At this stage in our development we become deeply involved in and committed to social causes, but like to question all the things we "once held dear". Like Bono from U2 we realise that "we still haven't found what we're looking for" and we can become questioning, individualistic and unhappy with the easy answers the Church has given us in the past. We are seeking after truth, and rather convinced that the Church, as we have known it, is not offering us all the truth we need. At this stage we are likely to become agnostic or even atheistic. Those of us who have had to resolve issues around gender and sexuality may leave the Church at this stage, believing this is because of issues around ourselves, but not always realising that we are growing spiritually in doing so. For me this stage happened when I went to university, came out as a gay man and joined MCC - all these events were about becoming an individual and no longer being convinced by what they had said to me before about God.

Despite being sceptical, in many cases even atheists, at this stage people are on a higher spiritual level than Stage II. Yet in order to get people to the last stage of development, people need to have been through the second. The Church's age old dilemma is how to bring people from Stage II to Stage IV, without allowing them to enter Stage III. Stage 3 is dangerous as it allows people to think for themselves and we might come up with thoughts which challenge and change us.

Stage 4: Mystic and Communal

This is the most difficult stage to explain. People at this stage are not looking for clear cut answers to the problems in life, but a set of tools with which to negotiate the mystery of life. God is experienced rather than Law. Prayer, communion, contemplation, meditation and reflection become important tools to us as we explore what it means to follow Jesus.

At stage two when we say "Jesus saved me" we mean that Jesus is a kind of fairy godmother who will rescue us whenever we get into trouble so long as we remember to ask. At stage four we mean Jesus shows me how to live and how to be connected to God, by welcoming the outcasts and overcoming prejudice.

Our view of God changes. At stage two we know that God is loving, but we think of him as a kind of paternalistic police officer in the sky. By Stage 4 we know and experience the love of God which warms us and is within us and which is never easy to describe or quantify.

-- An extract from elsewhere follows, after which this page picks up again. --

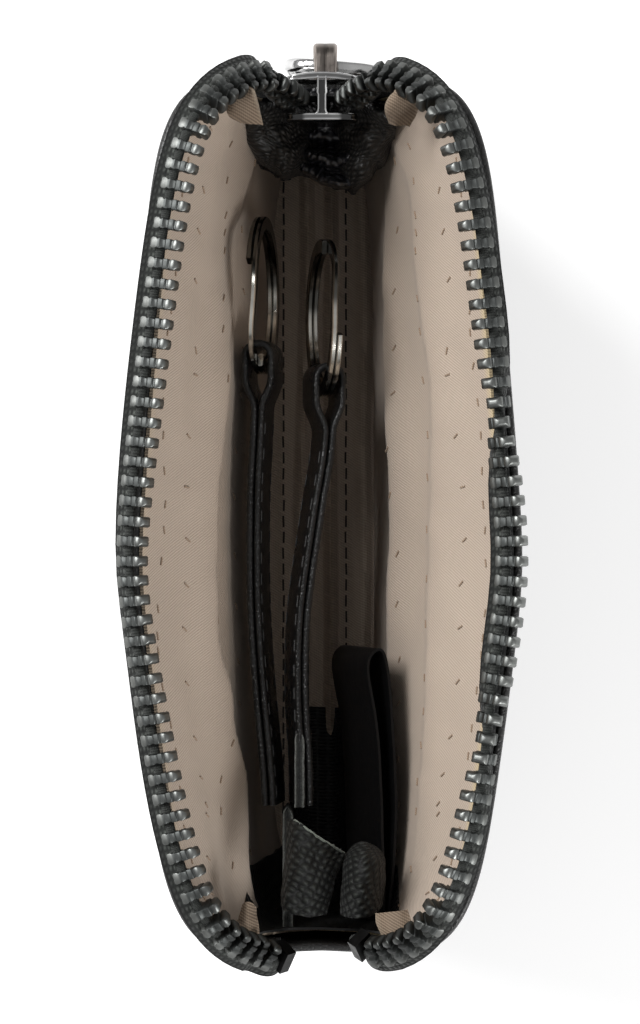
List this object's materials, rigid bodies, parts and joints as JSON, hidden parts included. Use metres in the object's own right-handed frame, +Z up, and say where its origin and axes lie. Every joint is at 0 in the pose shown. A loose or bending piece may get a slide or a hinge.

We are no longer afraid of God at stage 4, in stage 2 we have a strong fear of God - though we may never admit to it. As Troy Perry says "I'm not afraid anymore". This is our cry when we leave stage 2.

So What's This Got To Do With us?

People need different things at stage 2, 3 and 4. We tend not to get people who are happy in stage 2! If you are looking for a church with certainty, absolute rules, and where you will be told how to live, we can recommend many but this won't be it for you. Of course people may still want that even though they know they can't live by those rules. They want MCC to be a place which keeps them at stage 2, but allows them to be gay or lesbian or transgendered. We can help people reconcile their faith but we will also help them move on.

At stage 3 people need the freedom to question, to seek after truth, to try and work it all out. There is space to do that within MCC - though these types will make stage 2 types very uncomfortable! And then the last stage of integration is where we try to be as a church. We recognise the value of the certainty of stage 2 faith, and much of what we believe is certain, but we also see faith as a mystery to be enjoyed and experienced rather than a set of answers to the questions life throws at us.

God raised us up as a place to grow spiritually.

Catholic and Evangelical

The final reason God raised us up for that I want to think about is something that we have only really discerned here in the last year. God raised us up to be both evangelical and Catholic. We are learning to value the intimacy of evangelical forms of worship, the songs we sing stress the intimate relationship we have with Jesus, the radical nature of our discipleship. We value and rejoice in the insights from Scripture that evangelicals, in particular, bring out. But we also value a traditional pattern of worship which stresses the need to confess our sins, be forgiven, and meet the Lord in the sacrament of Holy Communion. We value the emphasis given on being a community of faith within Catholicism. We value the fact that we are standing on the shoulders of the giants who have gone before us. The tragedy of the Protestant Reformation is that each side, Catholic and Evangelical, whilst each stressing so much of what is important lost so much from the other. Without the grounding of liturgy, a sense of community, and an awareness of the wider church, evangelical charismatics can become a little strange. Without the exuberance of lively worship Catholic worship can become staid and deathly. Both together start to show what the Church should be. If you read the
Book of Revelation and read the descriptions of the worship of Heaven you will be struck by the worship - choirs and choirs of angels sing exuberantly in praise of God, whilst they do oddly liturgical things like use incense. In our worship we try to bring a little bit of heaven to earth.

God raised us up to be both Catholic and Evangelical.

Conclusion

God raised up MCC Manchester from the lgbt communities in order that we might offer a place of inclusion to the "outsiders" and "eunuchs" of our world. God raised us up to be a safe place for our people to become and remain disciples. God raised us up to offer a place where spiritual growth is taken seriously. God raised us up to be both Catholic and Evangelical. God raised us up so that our people might be saved.